Approximate orthogonality, Bourgain's pinned distance theorem and exponential frames

Let $A$ be a countable and discrete subset of ${\Bbb R}^d$, $d \ge 2$, of positive upper Beurling density. Let $K$ denote a bounded symmetric convex set with a smooth boundary and everywhere non-vanishing Gaussian curvature. It is known that ${\mathcal E}(A)=\{e^{2 \pi i x \cdot a}\}_{a \in A}$ cannot serve as an orthogonal basis for $L^2(K)$ \cite{IKT01}. In this paper, we prove that even approximate average orthogonality is an obstacle to the existence of an exponential frame in the following sense.

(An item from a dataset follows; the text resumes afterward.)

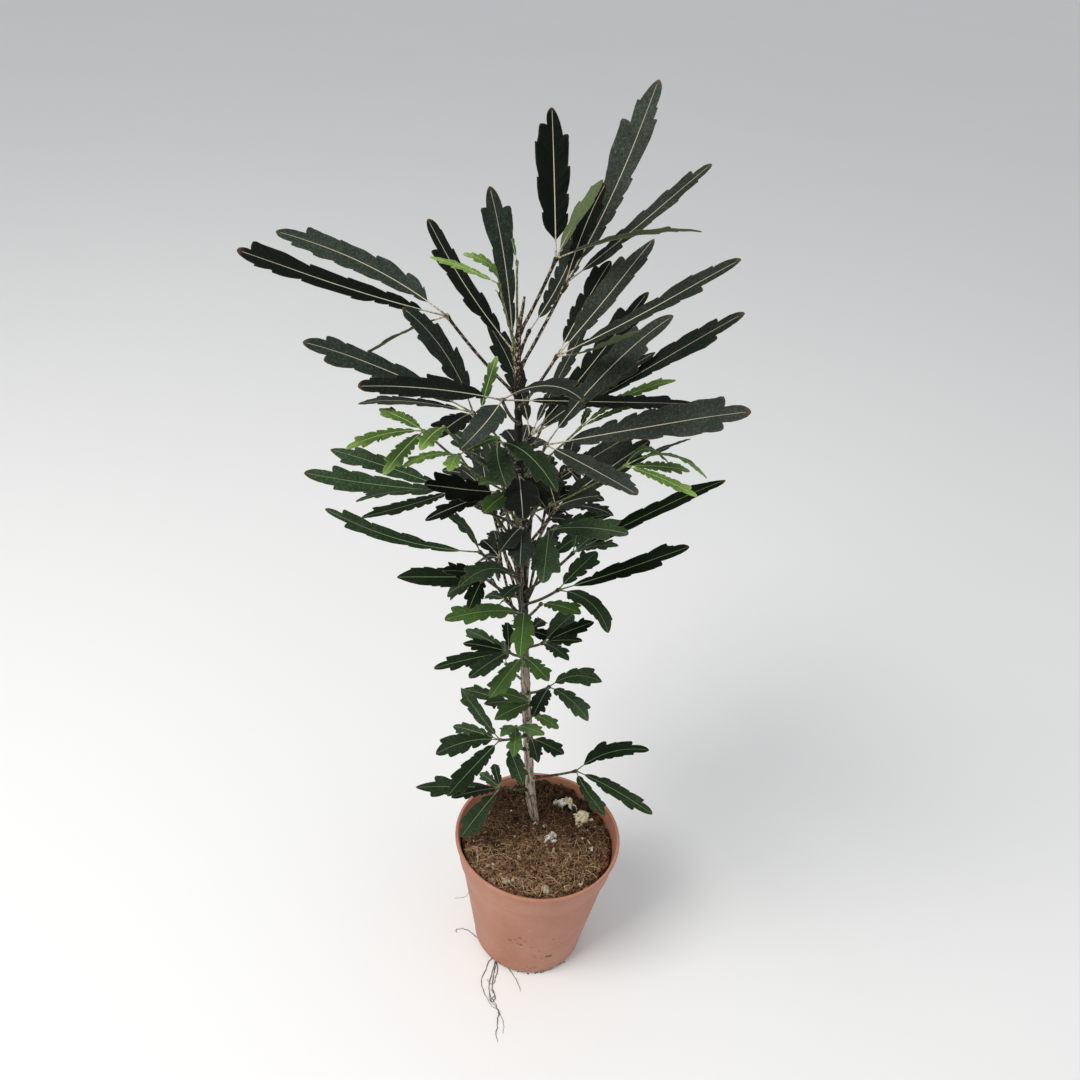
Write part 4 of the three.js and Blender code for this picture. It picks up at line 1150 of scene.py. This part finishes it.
def blade_material(tone):
    """Mottled and speckled above, and lighter with each leaflet's grey as painted sheen, paler below, with
    faint side veins and a worn margin and tip
    """
    upper, mottle_and_sheen, under, rib = TONES[tone]
    young = tone == "young"
    nodes = Nodes(f"blade_{tone}")
    vein, _, share = nodes.note("spot")
    edge, below, grey = nodes.note("tint")
    where = nodes.place()
    large = nodes.noise(where, 55.0)
    grain = nodes.noise(where, 1300.0, 2.0, 0.7)
    spots = nodes.noise(where, 780.0, 3.0, 0.7)
    line = nodes.ramp(nodes.math("PINGPONG", vein, 0.5), 0.42, 0.5)
    line = nodes.times(line, nodes.ramp(edge, 1.02, 0.75))
    speckle = nodes.times(nodes.ramp(spots, 0.42, 0.66), nodes.ramp(grain, 0.35, 0.7))
    # Painted sheen: each leaflet's grey lightens its upper side towards the mottle colour, together with its
    # own speckled mottle
    mottle_and_sheen_mix = nodes.times(grey, nodes.line(0.2, large, 0.8))
    mottle_and_sheen_mix = nodes.times(mottle_and_sheen_mix, nodes.line(0.75, speckle, 1.9))
    mottle_and_sheen_mix = nodes.plus(mottle_and_sheen_mix, nodes.times(speckle, 0.05), clamp=True)
    colour = nodes.mix(mottle_and_sheen_mix, upper, mottle_and_sheen)
    if young:
        fringe = nodes.times(nodes.ramp(edge, 0.82, 1.0), nodes.ramp(spots, 0.4, 0.6))
        fringe = nodes.plus(nodes.times(fringe, 0.4), nodes.ramp(share, 0.7, 1.1), clamp=True)
        colour = nodes.mix(nodes.times(fringe, 0.55), colour, YOUNG_FRINGE)
    lower = nodes.mix(nodes.times(speckle, 0.5), under, upper)
    lower = nodes.mix(nodes.times(line, 0.08), lower, rib)
    colour = nodes.mix(below, colour, lower)
    worn = nodes.times(nodes.ramp(edge, 0.9, 0.99), nodes.ramp(spots, 0.3, 0.6))
    worn = nodes.math("MAXIMUM", nodes.times(worn, 0.35), nodes.ramp(share, 0.965, 1.0, 0.6))
    colour = nodes.mix(worn, colour, YOUNG_WORN if young else WORN)
    height = nodes.plus(nodes.times(line, -0.5), nodes.times(grain, 0.5))
    height = nodes.line(height, spots, 0.6)
    return nodes.finish(colour, nodes.line(0.5, grain, 0.16), height, 0.55, 0.0005, 0.2 if young else 0.06)


def midrib_material(tone):
    """Pale, with dark specks on the stalk, and fading into the blade towards the tip"""
    rib = TONES[tone][3]
    nodes = Nodes(f"midrib_{tone}")
    share = nodes.note("spot")[2]
    speckle = nodes.noise(nodes.place(), 600.0, 3.0, 0.65)
    dark = nodes.times(nodes.ramp(speckle, 0.46, 0.58), nodes.ramp(share, 0.24, 0.0))
    faded = nodes.mix(nodes.ramp(share, 0.55, 1.0, 0.5), rib, TONES[tone][1])
    colour = nodes.mix(nodes.times(dark, 0.85), faded, STALK_SPECKS)
    return nodes.finish(colour, nodes.line(0.45, speckle, 0.15), speckle, 0.2, 0.0003, 0.3)


def petiole_material(tone):
    """Dark with broken cream flecks, or green where the growth is young"""
    nodes = Nodes(f"petiole_{tone}")
    along, turn, _ = nodes.note("spot")
    flecks = nodes.noise(nodes.stretched(along, 0.2, turn, 2.6), 1.7, 3.0, 0.65)
    streaks = nodes.noise(nodes.place(), 500.0, 2.0)
    pale, deep = PETIOLE_TONES[tone]
    colour = nodes.mix(nodes.ramp(nodes.line(flecks, streaks, 0.12), 0.59, 0.65), deep, pale)
    return nodes.finish(colour, nodes.line(0.45, streaks, 0.2), streaks, 0.25, 0.0003, 0.25)


def bark_material():
    """Grey-brown and cracked low down, then nearly black, and speckled with cream near the top"""
    nodes = Nodes("bark")
    along, turn, _ = nodes.note("spot")
    where = nodes.place()
    height = nodes.parts(where)[2]
    streaks = nodes.noise(nodes.stretched(along, 0.06, turn, 7.0), 1.8, 4.0, 0.65)
    grain = nodes.noise(where, 900.0, 3.0, 0.6)
    flecks = nodes.noise(nodes.stretched(along, 0.3, turn, 6.0), 1.7, 3.0, 0.6)
    low = nodes.mix(nodes.ramp(streaks, 0.36, 0.58), (0.090, 0.068, 0.048), (0.45, 0.38, 0.29))
    low = nodes.mix(nodes.ramp(grain, 0.55, 0.7, 0.8), low, (0.05, 0.037, 0.026))
    few = nodes.mix(nodes.ramp(flecks, 0.70, 0.74), (0.0075, 0.0062, 0.0048), (0.30, 0.24, 0.16))
    many = nodes.mix(nodes.ramp(flecks, 0.52, 0.58), (0.020, 0.014, 0.010), (0.42, 0.33, 0.21))
    colour = nodes.mix(nodes.ramp(height, 0.22, 0.32), low, few)
    colour = nodes.mix(nodes.ramp(height, 0.452, 0.472), colour, many)
    colour = nodes.mix(nodes.ramp(height, 0.112, 0.105, 0.5), colour, (0.06, 0.04, 0.025))
    return nodes.finish(colour, 0.72, nodes.line(streaks, grain, 0.5), 0.6, 0.0006, 0.25)


def pot_material():
    """Matt terracotta plastic with clouded colour, dust, specks and a little dirt low down"""
    nodes = Nodes("pot_plastic")
    where = nodes.place()
    height = nodes.parts(where)[2]
    cloud = nodes.noise(where, 22.0, 4.0, 0.6)
    dust = nodes.noise(where, 260.0, 3.0, 0.65)
    fine = nodes.noise(where, 1500.0, 2.0)
    colour = nodes.mix(nodes.ramp(cloud, 0.35, 0.7), (0.385, 0.160, 0.097), (0.440, 0.200, 0.130))
    colour = nodes.mix(nodes.ramp(dust, 0.5, 0.75, 0.25), colour, (0.53, 0.33, 0.24))
    patches = nodes.ramp(nodes.noise(where, 90.0, 3.0, 0.6), 0.56, 0.68)
    dirt = nodes.times(nodes.times(patches, nodes.ramp(height, 0.030, 0.0)), 0.5)
    for x, y, z, radius in POT_SPECKS:
        inputs = {0: where, 1: (x * MM, y * MM, z * MM)}
        apart = nodes.node("ShaderNodeVectorMath", inputs, operation="DISTANCE").outputs["Value"]
        reach = nodes.line(apart, fine, 0.0008)
        dot = nodes.ramp(reach, (radius + 0.7) * MM, (radius + 0.1) * MM, min(0.9, 0.1 + radius / 2))
        dirt = nodes.math("MAXIMUM", dirt, dot)
    colour = nodes.mix(dirt, colour, (0.16, 0.056, 0.032))
    return nodes.finish(
        colour, nodes.line(0.46, dust, 0.15), nodes.line(fine, dust, 0.6), 0.12, 0.0003, 0.4)


def soil_material():
    """Peat in dark and brown grains, darkened towards the back with painted shade"""
    nodes = Nodes("peat")
    where = nodes.place()
    # Painted shade: the soil darkens towards the back of the pot
    back = nodes.ramp(nodes.parts(where)[1], -0.012, 0.030, 0.7)
    large = nodes.noise(where, 60.0, 4.0, 0.6)
    grain = nodes.noise(where, 500.0, 4.0, 0.7)
    colour = nodes.mix(nodes.ramp(grain, 0.36, 0.66), (0.016, 0.008, 0.004), (0.23, 0.126, 0.067))
    colour = nodes.mix(nodes.ramp(large, 0.45, 0.7, 0.5), colour, (0.15, 0.088, 0.048))
    colour = nodes.mix(back, colour, (0.018, 0.010, 0.006))
    return nodes.finish(colour, 0.95, grain, 0.9, 0.0015, 0.1)


def crumb_material():
    nodes = Nodes("peat_crumbs")
    shade, _, seed = nodes.note("tint")
    grain = nodes.noise(nodes.place(), 700.0, 3.0, 0.7)
    colour = nodes.mix(nodes.ramp(shade, 0.1, 0.95), (0.026, 0.013, 0.007), (0.35, 0.200, 0.108))
    colour = nodes.mix(nodes.ramp(seed, 0.80, 0.96), colour, (0.56, 0.41, 0.25))
    colour = nodes.mix(nodes.times(grain, 0.45), colour, (0.075, 0.043, 0.022))
    return nodes.finish(colour, 0.95, grain, 0.8, 0.0008, 0.1)


def fibre_material():
    nodes = Nodes("coir")
    shade, _, seed = nodes.note("tint")
    grain = nodes.noise(nodes.place(), 800.0, 2.0)
    colour = nodes.mix(shade, (0.13, 0.062, 0.028), (0.52, 0.32, 0.165))
    colour = nodes.mix(nodes.ramp(seed, 0.8, 1.0), colour, (0.68, 0.54, 0.36))
    colour = nodes.mix(nodes.times(grain, 0.25), colour, (0.14, 0.08, 0.04))
    return nodes.finish(colour, 0.8, grain, 0.3, 0.0003, 0.25)


def lump_material():
    """White, cream or grey by its kind, and stained with peat"""
    nodes = Nodes("pale_lumps")
    kind, _, seed = nodes.note("tint")
    grain = nodes.noise(nodes.place(), 650.0, 3.0, 0.7)
    colour = nodes.mix(nodes.ramp(kind, 0.1, 0.4), (0.74, 0.72, 0.66), (0.80, 0.70, 0.46))
    colour = nodes.mix(nodes.ramp(kind, 0.6, 0.9), colour, (0.42, 0.36, 0.26))
    stain = nodes.math("MAXIMUM", nodes.ramp(grain, 0.52, 0.66, 0.55), nodes.ramp(seed, 0.72, 0.95, 0.75))
    colour = nodes.mix(stain, colour, (0.22, 0.14, 0.075))
    return nodes.finish(colour, 0.9, grain, 0.8, 0.0010, 0.2)


def root_material():
    nodes = Nodes("roots")
    grain = nodes.noise(nodes.place(), 600.0, 2.0)
    colour = nodes.mix(nodes.ramp(grain, 0.4, 0.65), (0.055, 0.045, 0.035), (0.16, 0.13, 0.10))
    return nodes.finish(colour, 0.8, grain, 0.3, 0.0003, 0.3)


# Floor, light and camera
def build_floor():
    nodes = Nodes("floor")
    cloud = nodes.noise(nodes.place(), 2.0, 2.0)
    nodes.finish(nodes.mix(cloud, (0.80, 0.80, 0.79), (0.83, 0.83, 0.82)), 0.6)
    mesh = bpy.data.meshes.new("floor")
    corners = [(-1, -1), (1, -1), (1, 1), (-1, 1)]
    mesh.from_pydata([(x * FLOOR_REACH, y * FLOOR_REACH, 0) for x, y in corners], [], [(0, 1, 2, 3)])
    mesh.materials.append(nodes.material)
    floor = link("floor", mesh)


def add_light(name, spot, size, power, colour, aim=(0, 0, 0.3)):
    """A square lamp that points at the middle of the plant"""
    data = bpy.data.lights.new(name, "AREA")
    data.size = size
    data.energy = power
    data.color = colour
    lamp = link(name, data)
    lamp.location = spot
    lamp.rotation_euler = (Vector(aim) - Vector(spot)).to_track_quat("-Z", "Y").to_euler()


def build_light():
    world = bpy.data.worlds.new("studio")
    world.use_nodes = True
    background = world.node_tree.nodes["Background"]
    background.inputs[0].default_value = (0.95, 0.97, 1.0, 1)
    background.inputs[1].default_value = 0.6
    bpy.context.scene.world = world
    bpy.context.scene.view_settings.view_transform = "Standard"
    add_light("key", (-0.9, -0.7, 1.7), 0.9, 30, (1.0, 0.98, 0.95))
    add_light("fill", (1.3, -0.9, 1.2), 1.6, 2.5, (0.95, 0.97, 1.0))


def build_camera():
    right, top, ahead = view_axes()
    data = bpy.data.cameras.new("camera")
    data.sensor_width = SENSOR
    data.lens = SENSOR * VIEW["focal"] / VIEW["size"]
    camera = link("camera", data)
    turn = Matrix([right, top, -ahead]).transposed().to_4x4()
    camera.matrix_world = Matrix.Translation(Vector(VIEW["eye"]) * MM) @ turn
    bpy.context.scene.camera = camera


build_camera()
build_light()
build_floor()
build_pot(pot_material())
build_soil(soil_material())
build_crumbs(crumb_material())
build_fibres(fibre_material())
build_lumps(lump_material())
build_roots(root_material())
build_stem(bark_material())
finishes = {tone: [blade_material(tone), midrib_material(tone), petiole_material(tone)] for tone in TONES}
for number, leaf in enumerate(LEAVES, 1):
    build_leaf(number, leaf, finishes[leaf[2]], f"fine_leaf_{number:02d}", [f"leaf_{number:02d}"])
for number, leaf in enumerate(INNER_LEAVES, INNER_SEED + 1):
    build_leaf(number, leaf, finishes[leaf[2]], f"inner_leaf_{number - INNER_SEED:02d}", [])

Let $A$ be as above and $\phi \ge 0$ be a continuous monotonically nonincreasing function on $[0, \infty)$ such that the approximate orthogonality condition holds \begin{align}\notag {\left( \frac{1}{2^j} \int_{2^j}^{2^{j+1}} \phi^p(t) dt \right)}^{1/p} \leq c_j 2^{-j\frac{d+1}{2}} \quad \text{and} \quad |\widehat{\chi}_K(a-a')| \leq \phi(\rho^*(a-a')) \ \forall a \not=a , a,a' \in A, \end{align} where $\rho^*$ is the Minkowski functional on $K^*$, the dual body of $K$. Then, if $$\limsup_{j \to \infty} c_j=0,$$ then the upper density of $A$ is equal to $0$, hence ${\mathcal E}(A)$ is not a frame for $L^2(K)$. The case $p=\infty$ was previously established by the authors of this paper in \cite{IM2020}. The point is that if ${\mathcal E}(A)$ is a frame for $L^2(K)$, then very few pairs of distinct exponentials $e^{2 \pi i x.a}, e^{2 \pi i x.a'}$ from ${\mathcal E}(A)$ come anywhere near being orthogonal. Our proof uses a generalization of Bourgain's result on pinned distances determined by sets of positive Lebesgue upper density in ${\Bbb R}^d$, $d \ge 2$. We also improve the $L^{\infty}$ version of this result originally established in \cite{IM2020}. By using an extension of the combinatorial idea from \cite{IR03}, we prove that under the $L^{\infty}$ hypothesis, $A$ is finite if $d \not=1 \mod 4$. If $d=1$ mod $4, A$ may be infinite, but if it is, then it must be a subset of a line.